Their questions — about transparency, a potential conflict of interest on the board and how sexual assault reports are handled — seem more important than ever right now.
The board did rethink the policy, but seems to have gone even further. Now, it’s approved a new one that’s if anything, even worse.
Complaints against individual employees, students and board members are off-limits in the supposedly open forum portion of the board meetings.
They can still give you kudos, though, right?
Public employees — you know, who are paid by and report to taxpayers — as well as elected representatives are supposed to be accountable to them.
Yet the new procedures say all comments “are expected to be presented in a constructive and positive manner.”
We can and should expect civility, but that’s different from requiring that parents only give you the good news in an open forum.
Far more logical to us is the Kansas City Public Schools ban on personal attacks, inappropriate gestures and cursing. See the difference?

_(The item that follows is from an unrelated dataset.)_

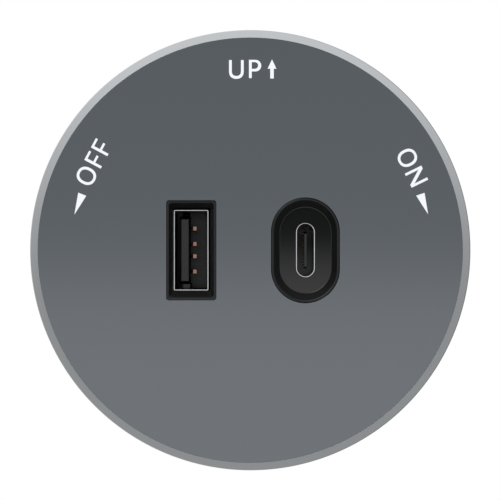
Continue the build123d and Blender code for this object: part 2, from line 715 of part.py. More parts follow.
# Detent spring: a leaf whose nose drops into a notch of the base at each end of the turn
with BuildPart() as detent_spring:
    with BuildSketch(depth_plane(DETENT_LEAF_Y[1])):
        with BuildLine():
            FilletPolyline(
                *[(-x, z) for x, z in reversed(DETENT_SIDE)],
                DETENT_NOSE,
                *DETENT_SIDE,
                radius=DETENT_BEND,
            )
        trace(line_width=DETENT_LEAF)
    extrude(amount=DETENT_LEAF_Y[1] - DETENT_LEAF_Y[0])
finish(detent_spring, "detent_spring")

# Earth contact: a plate moulded into the stem, with a bump on each wing that presses on the track
with BuildPart() as earth_contact:
    with BuildSketch(depth_plane(HEAD_FRONT_Y + EARTH_THICKNESS)):
        Rectangle(*EARTH_PLATE)
        Circle(NECK_RADIUS, mode=Mode.SUBTRACT)
        with Locations((0, -(NECK_RADIUS + EARTH_TAB_INNER) / 2)):
            Rectangle(2 * EARTH_TAB_HALF_WIDTH, NECK_RADIUS - EARTH_TAB_INNER)
    extrude(amount=EARTH_THICKNESS)
    for side in (1, -1):
        with BuildSketch(Plane.XY.offset(-EARTH_BUMP_HALF_WIDTH)):
            with BuildLine():
                bump_start = (side * EARTH_BUMP_X - EARTH_BUMP_HALF_LENGTH, HEAD_FRONT_Y)
                bump_end = (side * EARTH_BUMP_X + EARTH_BUMP_HALF_LENGTH, HEAD_FRONT_Y)
                ThreePointArc(bump_start, (side * EARTH_BUMP_X, HEAD_FRONT_Y - EARTH_BUMP_HEIGHT), bump_end)
                Line(bump_end, bump_start)
            make_face()
        extrude(amount=2 * EARTH_BUMP_HALF_WIDTH)
finish(earth_contact, "earth_contact")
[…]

“I don’t know if (complaining) is inappropriate,’’ Shawnee Mission School Board president Craig Denny told The Star.
He should know, though, since he helped write the policy that’s worded that way.
“It’s just not quite the best way to go about it,’’ Denny said. “If you have a complaint about a teacher, I think it would be best to take it up with them. I just think it’s rude.”
That depends on the problem, of course. If everything could be worked out between parents, teachers and administrators, why even have a board?
And, what if a parent has a complaint about a board action?
Others who helped write the policy said they were only trying to protect the privacy of students and employees.
But how can that be, when board members, too, are mentioned as untouchable?
Denny cited a parent’s criticism of one member’s possible conflict of interest last spring, and said that in that case, the parent did come off to him as lodging “less of a complaint than an attack.”
He’s referring to a question about board member Debra Zila’s potential conflict of interest. Her daughter works for a school district vendor that was unanimously awarded a new contract by the board in January.
Why, the parent wanted to know, hadn’t Zila recused herself or been asked to recuse herself from that vote?
That is a perfectly valid question for Zila and the rest of the board. We’re glad that the new policy spells out that such conflicts, too, are explicitly off-limits.
But that parent deserved an answer, and maybe even a “thank you” for pointing out the problem, rather than a kibosh on any more such queries.
And as we said in June, if board members don’t want to have to hear anything unfavorable from the public, voters may decide to retire them from that and all their other duties.